When your app (say, a Web browser or e-mail client) needs to communicate
with a remote host, it invokes the system DNS service.  On Linux boxes, 
that's a small library (disturbingly, derived from horrible, ancient,
BIND8 spaghetti code) built into the system C library called the
resolver.  The resolver, which is each TCP/IP system's DNS _client_
piece, has (on Linux) /etc/resolv.conf as its configuration file.
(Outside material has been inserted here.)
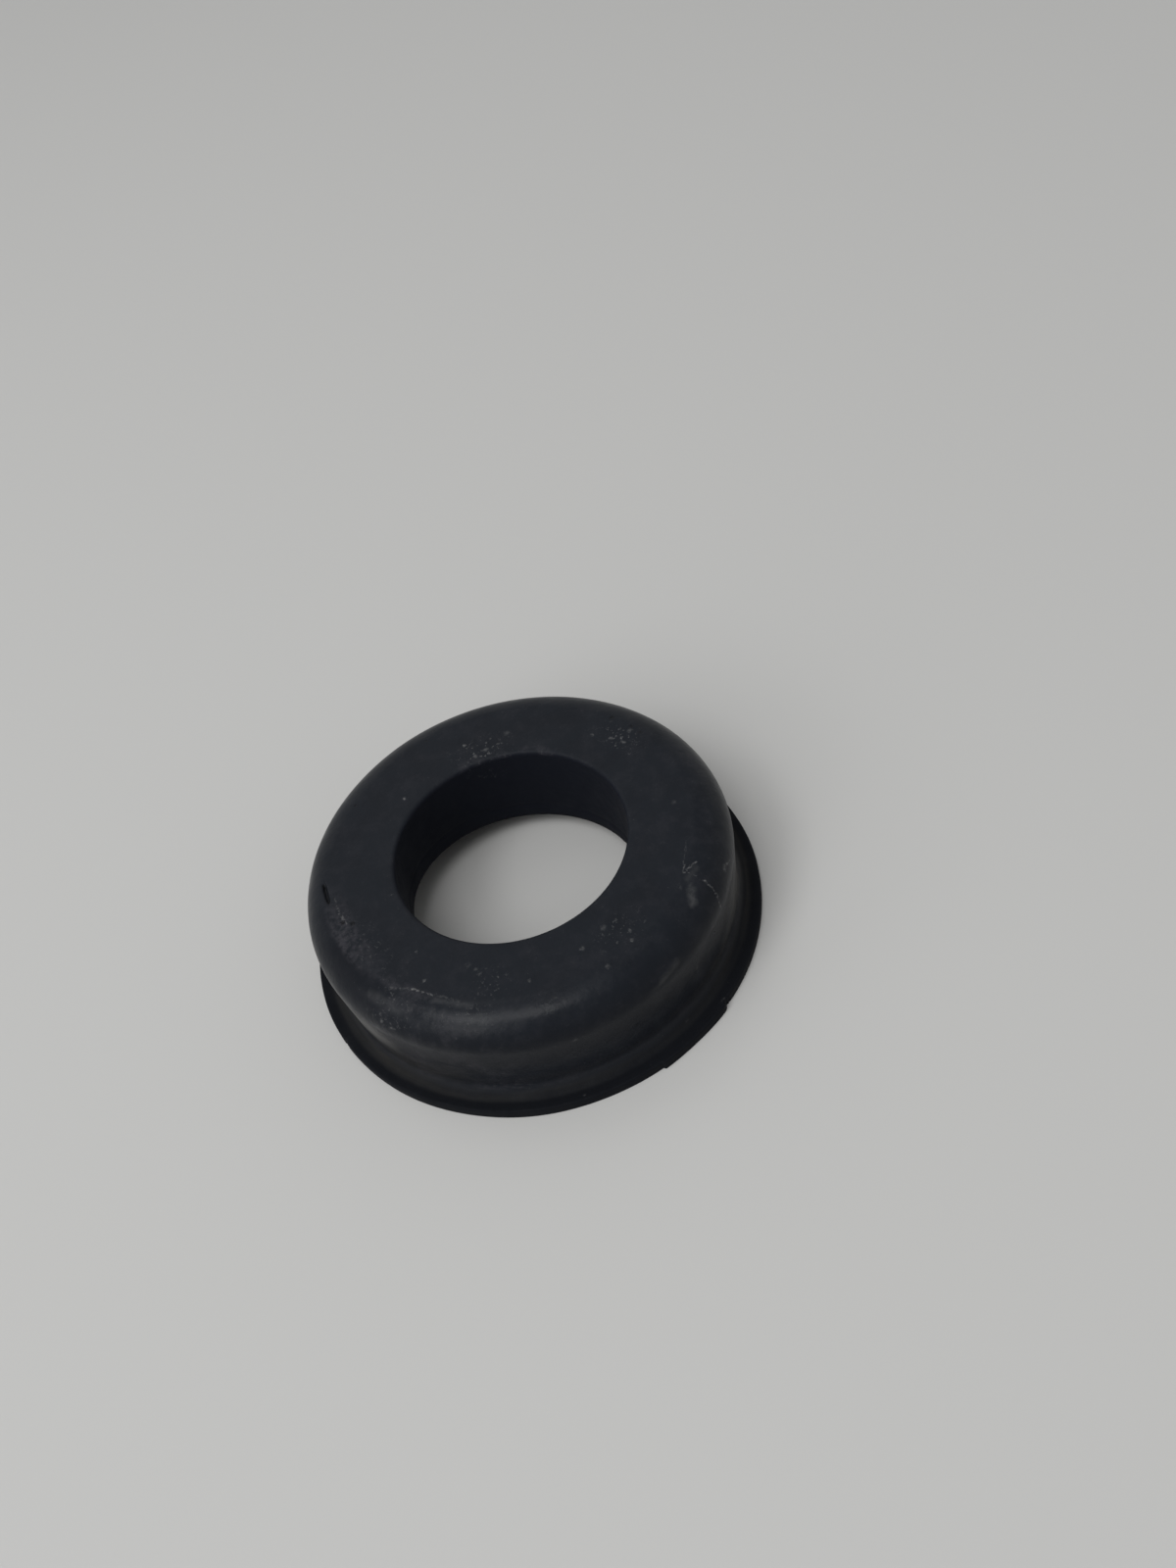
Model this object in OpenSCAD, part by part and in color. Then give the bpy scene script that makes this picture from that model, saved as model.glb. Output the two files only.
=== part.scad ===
// Coil spring pad: one moulded rubber ring that sits on the end coil of a spring.
// The coil lies in the ring-shaped channel underneath. A collar round the bore
// forms the inner wall of that channel, and a skirt with a flange the outer one.
// Z = 0 is the underside of the flange, and the Z axis is the ring's centre line.

/* [Body] */
// Height from the underside of the flange to the top face
pad_h = 34.2; // [30:0.2:50]
// Widest diameter of the body, where the round shoulder ends
body_d = 120.6; // [114:0.2:125]
// Diameter of the outer wall at its foot, on top of the flange
foot_d = 116.8; // [110:0.2:119]
// Radius of the round shoulder between the top face and the outer wall
shoulder_r = 10; // [3:0.2:14]

/* [Bore] */
// Diameter of the bore
bore_d = 65.2; // [50:0.2:72]
// Radius of the bore's rounded top edge
bore_edge_r = 1.2; // [0.4:0.1:3]

/* [Flange] */
// Outer diameter of the flange
flange_d = 130; // [127:0.5:150]
// Thickness of the flange
flange_t = 2.9; // [1.5:0.1:5]
// Radius of the flange's rounded upper edge
flange_edge_r = 0.6; // [0.2:0.1:1.2]
// Radius of the hollow corner between the flange and the outer wall
foot_fillet_r = 4; // [1:0.2:4.6]

/* [Spring channel] */
// Wall of the skirt at its foot, between the channel and the outer wall
skirt_wall = 5; // [3:0.2:7]
// Wall of the collar between the channel and the bore
collar_wall = 5; // [3:0.2:7]
// Rubber between the channel's roof and the top face
roof_t = 8; // [5:0.2:12]
// Radius of the two corners under the channel's roof
channel_corner_r = 4; // [1:0.2:5]

/* [Collar end] */
// Height of the middle of the collar's sloping lower end
collar_end_h = 11.2; // [8:0.2:14]
// Slope of the collar's lower end, in degrees
collar_slope = 9.8; // [0:0.2:11]
// Bearing of the collar's lowest point from the X axis, in degrees
collar_low_bearing = 37; // [0:0.5:360]

/* [Untrimmed flange edge] */
// How far the untrimmed stretch of the flange's edge stands proud
proud_w = 0.6; // [0.2:0.1:2]
// Bearing at which the untrimmed stretch starts, in degrees
proud_start = 284.5; // [0:0.5:360]
// Angle that the untrimmed stretch covers
proud_sweep = 23; // [5:0.5:90]

/* [Hidden] */
$fn = 144;

// How far a cutting shape runs past the faces that it cuts
cut_past = 1;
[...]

For the 98% of you who get your IP address, nameservice details,
routing, and so on via DHCP, that file gets overwritten frequently, each
time your DHCP lease is renewed, FYI.  Please do have a look at your
/etc/resolv.conf.  It's really simple.  My server's own resolv.conf:


search linuxmafia.com deirdre.org
nameserver 198.144.192.2
nameserver 198.144.192.4
nameserver 198.144.195.186


The first line says "If the silly human gives a less-than-fully-specified 
hostname, try 'linuxmafia.com' as the domain suffix, and then also
'deirdre.org', before giving up."  The remaining three lines give the IPs
of three DNS _servers_ where the resolver client can deliver queries.
The first two are (excellently run!) nameservers at my upstream link,
Raw Bandwidth Communications.  The third is my own nameserver.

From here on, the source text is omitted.